━━━ Supplied information

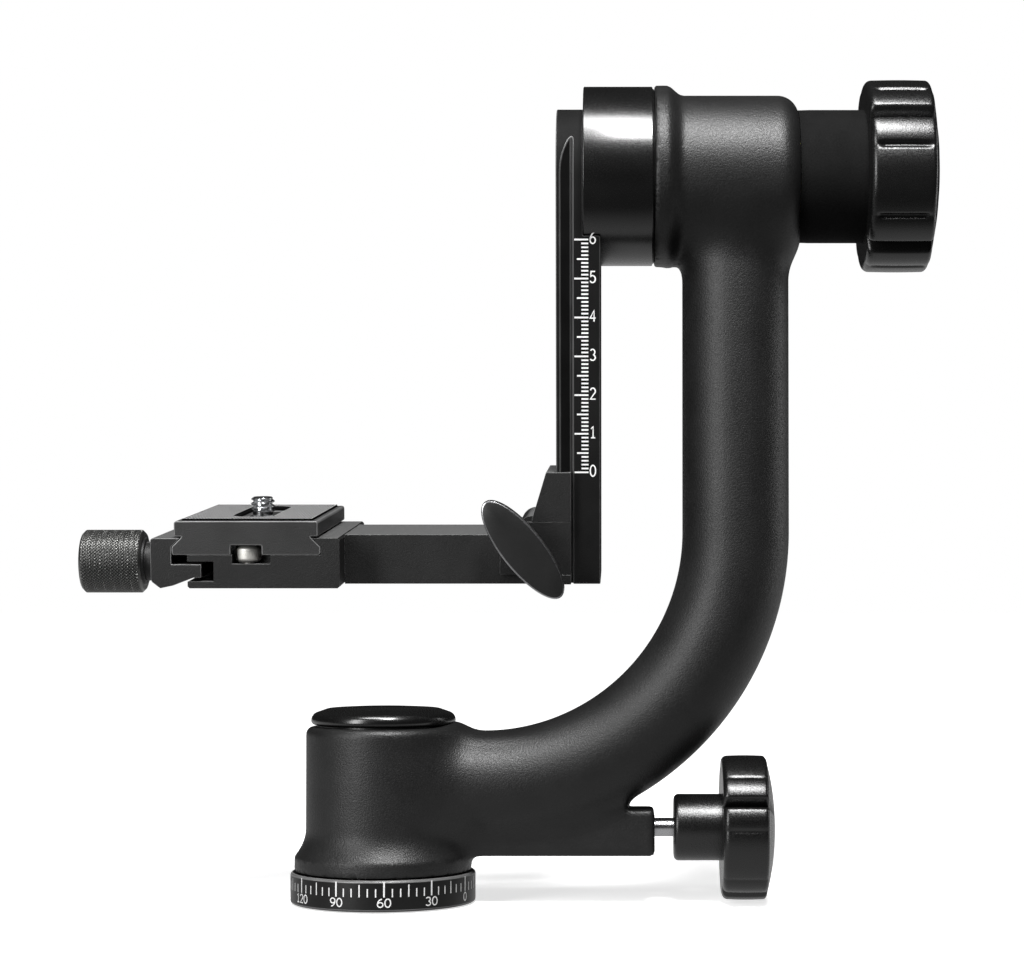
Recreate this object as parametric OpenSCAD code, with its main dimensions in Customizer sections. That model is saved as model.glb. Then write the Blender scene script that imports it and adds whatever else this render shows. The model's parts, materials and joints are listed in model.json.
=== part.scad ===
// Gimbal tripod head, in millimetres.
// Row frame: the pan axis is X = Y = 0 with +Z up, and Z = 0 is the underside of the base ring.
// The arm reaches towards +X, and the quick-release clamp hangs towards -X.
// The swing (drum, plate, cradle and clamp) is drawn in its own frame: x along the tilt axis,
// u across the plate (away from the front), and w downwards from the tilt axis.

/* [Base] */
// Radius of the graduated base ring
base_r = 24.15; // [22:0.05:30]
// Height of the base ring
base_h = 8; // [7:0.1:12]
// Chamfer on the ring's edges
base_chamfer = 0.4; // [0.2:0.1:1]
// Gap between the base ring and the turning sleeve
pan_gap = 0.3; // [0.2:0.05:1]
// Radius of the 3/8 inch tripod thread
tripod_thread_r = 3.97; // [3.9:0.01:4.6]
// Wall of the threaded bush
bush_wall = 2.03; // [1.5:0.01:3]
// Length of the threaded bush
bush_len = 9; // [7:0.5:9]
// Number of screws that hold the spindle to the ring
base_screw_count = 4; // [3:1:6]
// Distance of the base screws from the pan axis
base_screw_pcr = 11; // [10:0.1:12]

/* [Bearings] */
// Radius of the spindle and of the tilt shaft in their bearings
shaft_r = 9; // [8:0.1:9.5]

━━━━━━

**Given instruction:** Reproduce all the data word for word.

**Written solution:**
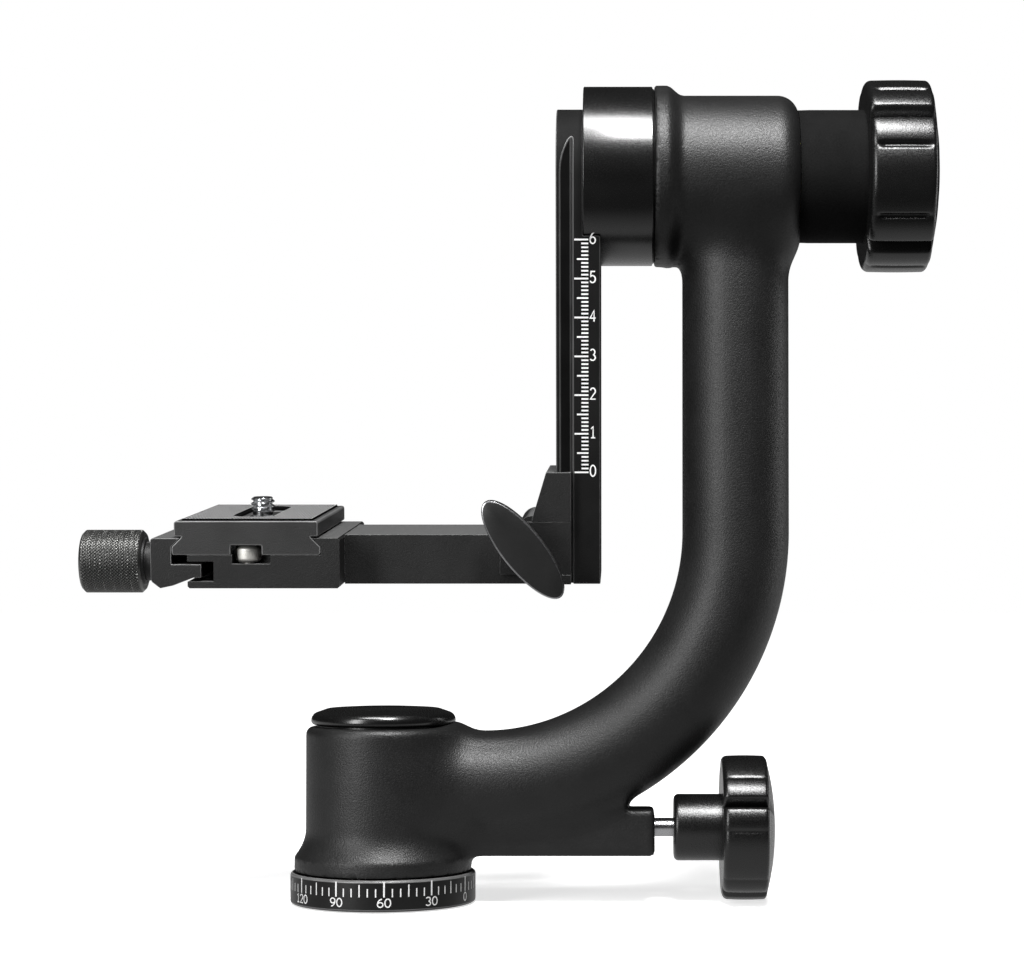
Recreate this object as parametric OpenSCAD code, with its main dimensions in Customizer sections. That model is saved as model.glb. Then write the Blender scene script that imports it and adds whatever else this render shows. The model's parts, materials and joints are listed in model.json.
=== part.scad ===
// Gimbal tripod head, in millimetres.
// Row frame: the pan axis is X = Y = 0 with +Z up, and Z = 0 is the underside of the base ring.
// The arm reaches towards +X, and the quick-release clamp hangs towards -X.
// The swing (drum, plate, cradle and clamp) is drawn in its own frame: x along the tilt axis,
// u across the plate (away from the front), and w downwards from the tilt axis.

/* [Base] */
// Radius of the graduated base ring
base_r = 24.15; // [22:0.05:30]
// Height of the base ring
base_h = 8; // [7:0.1:12]
// Chamfer on the ring's edges
base_chamfer = 0.4; // [0.2:0.1:1]
// Gap between the base ring and the turning sleeve
pan_gap = 0.3; // [0.2:0.05:1]
// Radius of the 3/8 inch tripod thread
tripod_thread_r = 3.97; // [3.9:0.01:4.6]
// Wall of the threaded bush
bush_wall = 2.03; // [1.5:0.01:3]
// Length of the threaded bush
bush_len = 9; // [7:0.5:9]
// Number of screws that hold the spindle to the ring
base_screw_count = 4; // [3:1:6]
// Distance of the base screws from the pan axis
base_screw_pcr = 11; // [10:0.1:12]

/* [Bearings] */
// Radius of the spindle and of the tilt shaft in their bearings
shaft_r = 9; // [8:0.1:9.5]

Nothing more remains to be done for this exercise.